» **DATASET EXCERPT**
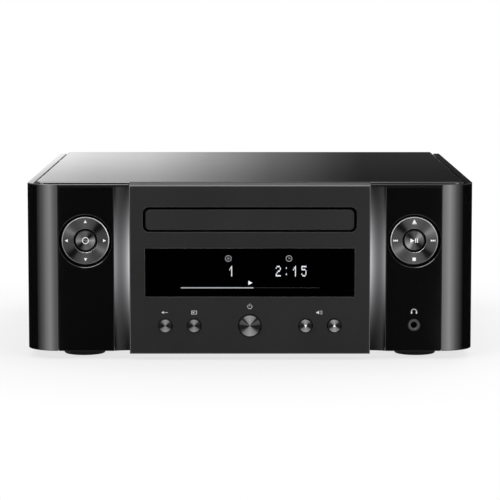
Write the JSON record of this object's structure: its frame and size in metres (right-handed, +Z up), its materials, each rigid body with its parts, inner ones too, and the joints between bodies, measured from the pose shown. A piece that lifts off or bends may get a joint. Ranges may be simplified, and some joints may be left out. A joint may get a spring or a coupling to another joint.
{
  "type": "network cd receiver",
  "caption": "Low half-width black receiver with a disc tray, display window, round four-way keys, push keys, folding aerials, speaker posts and sockets.",
  "frame": {"origin": "on the ground under the middle of the receiver's box, feet bottoms at z 0", "axes": "+X to the receiver's left as seen from behind and right as seen from the front, +Y from the front panel to the rear panel, +Z up"},
  "size_m": [0.28, 0.303, 0.111],
  "materials": {
    "case_gloss": "gloss black",
    "panel_satin": "satin dark grey",
    "cove_metal": "satin metallic grey",
    "key_metal": "spun, dark anodised",
    "window_black": "clear over black",
    "light_guide_clear": "clear",
    "display_board": "board",
    "circuit_board": "solder resist",
    "moulded_black": "moulded",
    "foot_rubber": "matt",
    "chassis_steel": "zinc plated",
    "rear_black_steel": "fine textured black",
    "transformer_steel": "varnished laminations",
    "sink_aluminium": "extruded",
    "gear_ivory": "moulded",
    "nut_gold": "plated",
    "socket_nickel": "nickel plated"
  },
  "bodies": {
    "root": {"left_side_panel": "case_gloss", "right_side_panel": "case_gloss", "left_fascia_insert": "case_gloss", "right_fascia_insert": "case_gloss", "top_plate": "case_gloss", "centre_panel": "panel_satin", "left_cove": "cove_metal", "right_cove": "cove_metal", "display_window": "window_black", "left_light_guide": "light_guide_clear", "right_light_guide": "light_guide_clear", "display_module": "display_board", "key_board_centre": "circuit_board", "key_board_left": "circuit_board", "key_board_right": "circuit_board", "main_board": "circuit_board", "power_board": "circuit_board", "front_subframe": "moulded_black", "headphone_jack": "moulded_black", "loader_frame": "moulded_black", "speaker_block": "moulded_black", "mains_inlet": "moulded_black", "foot_front_left": "foot_rubber", "foot_front_right": "foot_rubber", "foot_rear_left": "foot_rubber", "foot_rear_right": "foot_rubber", "bottom_chassis": "chassis_steel", "clamp_bridge": "chassis_steel", "loading_motor": "chassis_steel", "rear_panel": "rear_black_steel", "power_transformer": "transformer_steel", "heat_sink": "sink_aluminium", "line_socket_block": "socket_nickel", "network_socket": "socket_nickel", "usb_socket": "socket_nickel", "aerial_socket": "socket_nickel"},
    "tray": {"disc_tray": "moulded_black", "tray_door": "panel_satin"},
    "drive_gear": {"drive_gear": "gear_ivory"},
    "traverse": {"traverse_base": "chassis_steel"},
    "turntable": {"turntable": "moulded_black"},
    "sled": {"pickup_sled": "sink_aluminium"},
    "clamper": {"clamper": "gear_ivory"},
    "nav_carrier": {"nav_carrier": "moulded_black"},
    "nav_ring": {"nav_ring": "key_metal"},
    "enter_button": {"enter_button": "key_metal"},
    "transport_carrier": {"transport_carrier": "moulded_black"},
    "transport_ring": {"transport_ring": "key_metal"},
    "play_button": {"play_button": "key_metal"},
    "power_button": {"power_button": "key_metal"},
    "back_button": {"back_button": "key_metal"},
    "input_button": {"input_button": "key_metal"},
    "volume_down_button": {"volume_down_button": "key_metal"},
    "volume_up_button": {"volume_up_button": "key_metal"},
    "left_antenna": {"left_antenna": "moulded_black"},
    "right_antenna": {"right_antenna": "moulded_black"},
    "speaker_nut_1": {"speaker_nut_1": "nut_gold"},
    "speaker_nut_2": {"speaker_nut_2": "nut_gold"},
    "speaker_nut_3": {"speaker_nut_3": "nut_gold"},
    "speaker_nut_4": {"speaker_nut_4": "nut_gold"}
  },
  "joints": [
    {"name": "tray_slide", "type": "slide", "parent": "root", "child": "tray", "axis": [0, -1, 0], "range_m": [0, 0.14]},
    {"name": "gear_spin", "type": "hinge", "parent": "root", "child": "drive_gear", "pos_m": [0.042, -0.1243, 0.082], "axis": [0, 0, 1], "range_deg": [-806, 0]},
    {"name": "traverse_lift", "type": "slide", "parent": "root", "child": "traverse", "axis": [0, 0, 1], "range_m": [0, 0.0065]},
    {"name": "turntable_spin", "type": "hinge", "parent": "traverse", "child": "turntable", "pos_m": [0, -0.0713, 0.0798], "axis": [0, 0, 1], "continuous": true},
    {"name": "sled_slide", "type": "slide", "parent": "traverse", "child": "sled", "axis": [0, 1, 0], "range_m": [0, 0.032]},
    {"name": "clamper_spin", "type": "hinge", "parent": "root", "child": "clamper", "pos_m": [0, -0.0713, 0.096], "axis": [0, 0, 1], "continuous": true},
    {"name": "nav_rock", "type": "hinge", "parent": "root", "child": "nav_carrier", "pos_m": [-0.1027, -0.1371, 0.0744], "axis": [1, 0, 0], "range_deg": [-2, 2], "stiffness_Nm_per_rad": 0.4},
    {"name": "nav_sway", "type": "hinge", "parent": "nav_carrier", "child": "nav_ring", "pos_m": [-0.1027, -0.1371, 0.0744], "axis": [0, 0, 1], "range_deg": [-2, 2], "stiffness_Nm_per_rad": 0.4},
    {"name": "enter_press", "type": "slide", "parent": "root", "child": "enter_button", "axis": [0, 1, 0], "range_m": [0, 0.0008], "stiffness_N_per_m": 900, "springref_m": -0.0006},
    {"name": "transport_rock", "type": "hinge", "parent": "root", "child": "transport_carrier", "pos_m": [0.1027, -0.1371, 0.0744], "axis": [1, 0, 0], "range_deg": [-2, 2], "stiffness_Nm_per_rad": 0.4},
    {"name": "transport_sway", "type": "hinge", "parent": "transport_carrier", "child": "transport_ring", "pos_m": [0.1027, -0.1371, 0.0744], "axis": [0, 0, 1], "range_deg": [-2, 2], "stiffness_Nm_per_rad": 0.4},
    {"name": "play_press", "type": "slide", "parent": "root", "child": "play_button", "axis": [0, 1, 0], "range_m": [0, 0.0008], "stiffness_N_per_m": 900, "springref_m": -0.0006},
    {"name": "power_press", "type": "slide", "parent": "root", "child": "power_button", "axis": [0, 1, 0], "range_m": [0, 0.0008], "stiffness_N_per_m": 900, "springref_m": -0.0006},
    {"name": "back_press", "type": "slide", "parent": "root", "child": "back_button", "axis": [0, 1, 0], "range_m": [0, 0.0008], "stiffness_N_per_m": 900, "springref_m": -0.0006},
    {"name": "input_press", "type": "slide", "parent": "root", "child": "input_button", "axis": [0, 1, 0], "range_m": [0, 0.0008], "stiffness_N_per_m": 900, "springref_m": -0.0006},
    {"name": "volume_down_press", "type": "slide", "parent": "root", "child": "volume_down_button", "axis": [0, 1, 0], "range_m": [0, 0.0008], "stiffness_N_per_m": 900, "springref_m": -0.0006},
    {"name": "volume_up_press", "type": "slide", "parent": "root", "child": "volume_up_button", "axis": [0, 1, 0], "range_m": [0, 0.0008], "stiffness_N_per_m": 900, "springref_m": -0.0006},
    {"name": "left_antenna_fold", "type": "hinge", "parent": "root", "child": "left_antenna", "pos_m": [-0.123, 0.1425, 0.098], "axis": [0, 1, 0], "range_deg": [0, 180]},
    {"name": "right_antenna_fold", "type": "hinge", "parent": "root", "child": "right_antenna", "pos_m": [0.123, 0.1425, 0.098], "axis": [0, -1, 0], "range_deg": [0, 180]},
    {"name": "speaker_nut_1_turn", "type": "hinge", "parent": "root", "child": "speaker_nut_1", "pos_m": [-0.088, 0.1447, 0.034], "axis": [0, 1, 0], "range_deg": [0, 720]},
    {"name": "speaker_nut_2_turn", "type": "hinge", "parent": "root", "child": "speaker_nut_2", "pos_m": [-0.069, 0.1447, 0.034], "axis": [0, 1, 0], "range_deg": [0, 720]},
    {"name": "speaker_nut_3_turn", "type": "hinge", "parent": "root", "child": "speaker_nut_3", "pos_m": [-0.046, 0.1447, 0.034], "axis": [0, 1, 0], "range_deg": [0, 720]},
    {"name": "speaker_nut_4_turn", "type": "hinge", "parent": "root", "child": "speaker_nut_4", "pos_m": [-0.027, 0.1447, 0.034], "axis": [0, 1, 0], "range_deg": [0, 720]}
  ],
  "couplings": [
    {"joint": "gear_spin", "follows": "tray_slide", "rad_per_m": -100},
    {"joint": "clamper_spin", "follows": "turntable_spin", "ratio": 1}
  ]
}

» **SET TASK**
From the listing above, copy all lines holding the word "materials".

» **OUTPUT FOR THIS EXERCISE**
Write the JSON record of this object's structure: its frame and size in metres (right-handed, +Z up), its materials, each rigid body with its parts, inner ones too, and the joints between bodies, measured from the pose shown. A piece that lifts off or bends may get a joint. Ranges may be simplified, and some joints may be left out. A joint may get a spring or a coupling to another joint.
  "materials": {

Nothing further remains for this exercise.